The trial court also cited the presence of children as grounds for the upward departure. Appellant contends that this was not a proper grounds for departure because it is generally only used when children witness violent crimes. Appellant notes that here the controlled substance was found in a bedroom in a cabinet, and the children were simply present in the home where appellant possessed controlled substances. Appellant’s argument has merit. By the same token, we have never held that the presence of children as a departure factor is limited to situations where children are witnesses to violent crime. Moreover, although appellant minimizes his conduct by suggesting that the children had no access to the drugs, the record reveals that pipes commonly used for smoking methamphetamine were found in the living room, and 15.4 grams of methamphetamine were located in the home. In addition, the children were exposed to numerous people coming to the house to purchase and sell drugs. Thus, we conclude that while the evidence of substantial and compelling circumstances is thin, the trial court did not abuse its discretion by upwardly departing on count two based on the presence of children in the home during commission of the crime. As respondent concedes, however, the trial court erred in departing upward on count one because during the controlled buy between Topps and appellant in appellant’s car, no children were present.

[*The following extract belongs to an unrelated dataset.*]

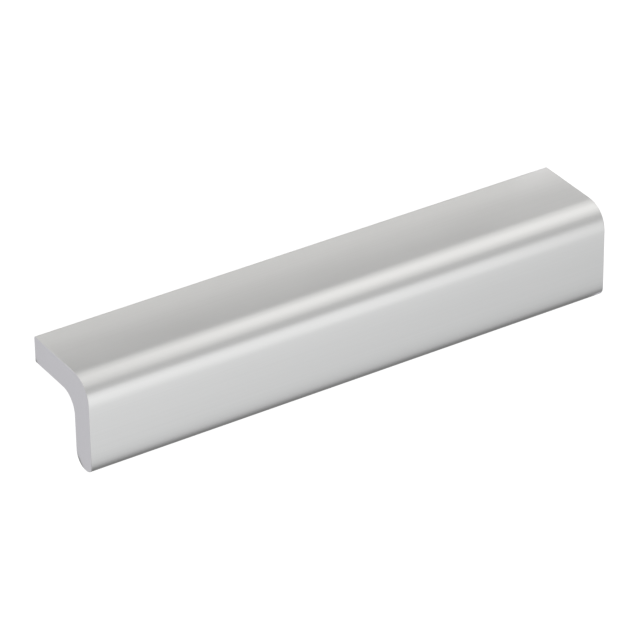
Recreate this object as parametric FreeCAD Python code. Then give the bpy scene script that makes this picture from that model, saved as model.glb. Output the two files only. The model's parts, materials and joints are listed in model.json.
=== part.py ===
"""A finger pull for a cabinet door or drawer front, cut from one length of aluminium profile.

The profile is an L of even wall. Its flat flange stands out from the door, turns down through a
generous round corner, and ends in a lip that the fingers hook behind. The lip's tip is rounded more on
its finger side than in front. The flange's flat back face seats on the door, and two blind tapped
holes in it take machine screws from inside the cupboard.

The section is drawn as fitted to a door: y points back to the door, z points up, and x runs along
the length. The finished bar is then laid on a level surface as it comes to rest when it is put down:
it leans on the tip of its lip and on the lower edge of its back face. The origin is on that surface,
under the middle of the bar. All sizes are in millimetres.
"""

import FreeCAD
import Part

import math
import os

LENGTH = 144.0
PROJECTION = 25.0
DROP = 25.0
WALL = 7.0
OUTER_BEND_RADIUS = 6.0
INNER_BEND_RADIUS = 5.0
TIP_FRONT_RADIUS = 2.6
TIP_LAND = 0.7
BACK_EDGE_RADIUS = 0.5
END_EDGE_BREAK = 0.2

SCREW_SPACING = 128.0
TAP_DRILL_DIAMETER = 3.3
TAPPED_DEPTH = 12.0
DRILL_POINT_ANGLE = 118.0
MOUTH_DIAMETER = 4.4

TIP_FINGER_RADIUS = WALL - TIP_LAND - TIP_FRONT_RADIUS
NODE = "finger_pull_profile"


def arc(centre_y, centre_z, radius, from_degrees, to_degrees):
    """An arc in the section's plane. 0 degrees points back to the door, and 90 points up."""

    def on_arc(degrees):
        angle = math.radians(degrees)
        return FreeCAD.Vector(0, centre_y + radius * math.cos(angle), centre_z + radius * math.sin(angle))

    middle = (from_degrees + to_degrees) / 2
    return Part.Arc(on_arc(from_degrees), on_arc(middle), on_arc(to_degrees)).toShape()


def outer_bend():
    return arc(-PROJECTION + OUTER_BEND_RADIUS, -OUTER_BEND_RADIUS, OUTER_BEND_RADIUS, 90, 180)


def tip_front():
    return arc(-PROJECTION + TIP_FRONT_RADIUS, -DROP + TIP_FRONT_RADIUS, TIP_FRONT_RADIUS, 180, 270)


def tip_finger_side():
    centre_y = -PROJECTION + WALL - TIP_FINGER_RADIUS
    return arc(centre_y, -DROP + TIP_FINGER_RADIUS, TIP_FINGER_RADIUS, 270, 360)


def inner_bend():
    centre_y = -PROJECTION + WALL + INNER_BEND_RADIUS
    return arc(centre_y, -WALL - INNER_BEND_RADIUS, INNER_BEND_RADIUS, 180, 90)


def back_lower_edge():
    return arc(-BACK_EDGE_RADIUS, -WALL + BACK_EDGE_RADIUS, BACK_EDGE_RADIUS, -90, 0)


def back_upper_edge():
    return arc(-BACK_EDGE_RADIUS, -BACK_EDGE_RADIUS, BACK_EDGE_RADIUS, 0, 90)


def section_outline():
    """The section's round corners in order, joined by the straight faces between them.

    The zero of the section is the sharp corner that the top and the back face would meet in.
    """
    corners = [
        outer_bend(),
        tip_front(),
        tip_finger_side(),
        inner_bend(),
        back_lower_edge(),
        back_upper_edge(),
    ]
    edges = []
    for corner, following in zip(corners, corners[1:] + corners[:1]):
        edges.append(corner)
        edges.append(Part.makeLine(corner.lastVertex().Point, following.firstVertex().Point))
    return Part.Wire(edges)


def cut_length():
    """The section run along the length, cut square at both ends and lightly deburred round them."""
    face = Part.Face(section_outline())
    face.translate(FreeCAD.Vector(-LENGTH / 2, 0, 0))
    bar = face.extrude(FreeCAD.Vector(LENGTH, 0, 0))
    end_edges = [edge for edge in bar.Edges if abs(edge.CenterOfMass.x) > LENGTH / 2 - END_EDGE_BREAK]
    return bar.makeChamfer(END_EDGE_BREAK, end_edges)


def screw_hole(x):
    """The space of one blind hole: a bevelled mouth, the wall left by the tap drill, and its point."""
    drill_radius = TAP_DRILL_DIAMETER / 2
    mouth_radius = MOUTH_DIAMETER / 2
    bevel_depth = mouth_radius - drill_radius
    wall_end = bevel_depth + TAPPED_DEPTH
    point_end = wall_end + drill_radius / math.tan(math.radians(DRILL_POINT_ANGLE / 2))
    half_profile = [
        FreeCAD.Vector(0, 0, 0),
        FreeCAD.Vector(mouth_radius, 0, 0),
        FreeCAD.Vector(drill_radius, -bevel_depth, 0),
        FreeCAD.Vector(drill_radius, -wall_end, 0),
        FreeCAD.Vector(0, -point_end, 0),
    ]
    face = Part.Face(Part.makePolygon(half_profile, True))
    hole = face.revolve(FreeCAD.Vector(0, 0, 0), FreeCAD.Vector(0, 1, 0), 360)
    hole.translate(FreeCAD.Vector(x, 0, -WALL / 2))
    return hole


def resting_angle():
    """The turn about the length, in degrees, that sets the tip and the back's lower edge level.

    Both are round, so the surface lies along the line that touches the two circles from below.
    """
    run = (PROJECTION - WALL + TIP_FINGER_RADIUS) - BACK_EDGE_RADIUS
    rise = (DROP - TIP_FINGER_RADIUS) - (WALL - BACK_EDGE_RADIUS)
    between_centres = math.hypot(run, rise)
    slope_of_centres = math.atan2(rise, run)
    slope_from_radii = math.asin((TIP_FINGER_RADIUS - BACK_EDGE_RADIUS) / between_centres)
    return math.degrees(slope_of_centres + slope_from_radii)


def laid_down(bar):
    """Turns the bar to its resting angle and sets it on the surface, centred on the origin."""
    bar.rotate(FreeCAD.Vector(0, 0, 0), FreeCAD.Vector(1, 0, 0), -resting_angle())
    box = bar.optimalBoundingBox(False)
    bar.translate(FreeCAD.Vector(0, -box.Center.y, -box.ZMin))
    return bar


def finger_pull_profile():
    bar = cut_length()
    for x in (-SCREW_SPACING / 2, SCREW_SPACING / 2):
        bar = bar.cut(screw_hole(x))
    return laid_down(bar)


def main():
    os.makedirs("parts", exist_ok=True)
    bar = finger_pull_profile()
    bar.exportStep(f"parts/{NODE}.step")
    box = bar.optimalBoundingBox(False)
    print(f"{NODE}: {box.XLength:.2f} x {box.YLength:.2f} x {box.ZLength:.2f} mm, {bar.Volume:.0f} mm3")
    print(f"resting angle {resting_angle():.3f} degrees, solids {len(bar.Solids)}, valid {bar.isValid()}")


main()
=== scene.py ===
import json
import math

import bmesh
import bpy
from mathutils import Matrix, Vector


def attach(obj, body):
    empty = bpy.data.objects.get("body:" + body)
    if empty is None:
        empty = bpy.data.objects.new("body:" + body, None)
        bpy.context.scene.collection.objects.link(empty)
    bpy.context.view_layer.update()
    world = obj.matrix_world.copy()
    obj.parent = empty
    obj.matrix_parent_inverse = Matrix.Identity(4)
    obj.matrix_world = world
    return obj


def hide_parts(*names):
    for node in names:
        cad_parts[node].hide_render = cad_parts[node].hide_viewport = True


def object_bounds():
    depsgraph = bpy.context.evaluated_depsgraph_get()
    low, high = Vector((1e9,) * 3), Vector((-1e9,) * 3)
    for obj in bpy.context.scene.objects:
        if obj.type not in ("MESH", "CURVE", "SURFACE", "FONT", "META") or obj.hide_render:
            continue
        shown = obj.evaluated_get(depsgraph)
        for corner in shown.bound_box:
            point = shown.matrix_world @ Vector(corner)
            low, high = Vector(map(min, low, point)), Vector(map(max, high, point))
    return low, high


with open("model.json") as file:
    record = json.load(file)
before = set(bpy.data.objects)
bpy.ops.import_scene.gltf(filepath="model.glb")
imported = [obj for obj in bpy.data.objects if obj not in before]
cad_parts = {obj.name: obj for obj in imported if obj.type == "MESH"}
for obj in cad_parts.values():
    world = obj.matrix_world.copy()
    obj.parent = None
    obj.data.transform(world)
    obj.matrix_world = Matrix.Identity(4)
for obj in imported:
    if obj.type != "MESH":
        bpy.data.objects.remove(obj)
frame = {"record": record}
cad_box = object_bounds()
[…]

Accordingly, we reverse the upward departure from the presumptive guideline sentence for count one and remand to the trial court for resentencing. On this record, we are not convinced that the trial court would have imposed the upward departures if it had not erroneously determined that appellant was a career offender and a dangerous offender. Because we hold that appellant was not a career or a dangerous offender, on remand we defer to the trial court’s discretion to determine whether the appellant should also be resentenced on count two.
Affirmed in part, reversed in part, and remanded.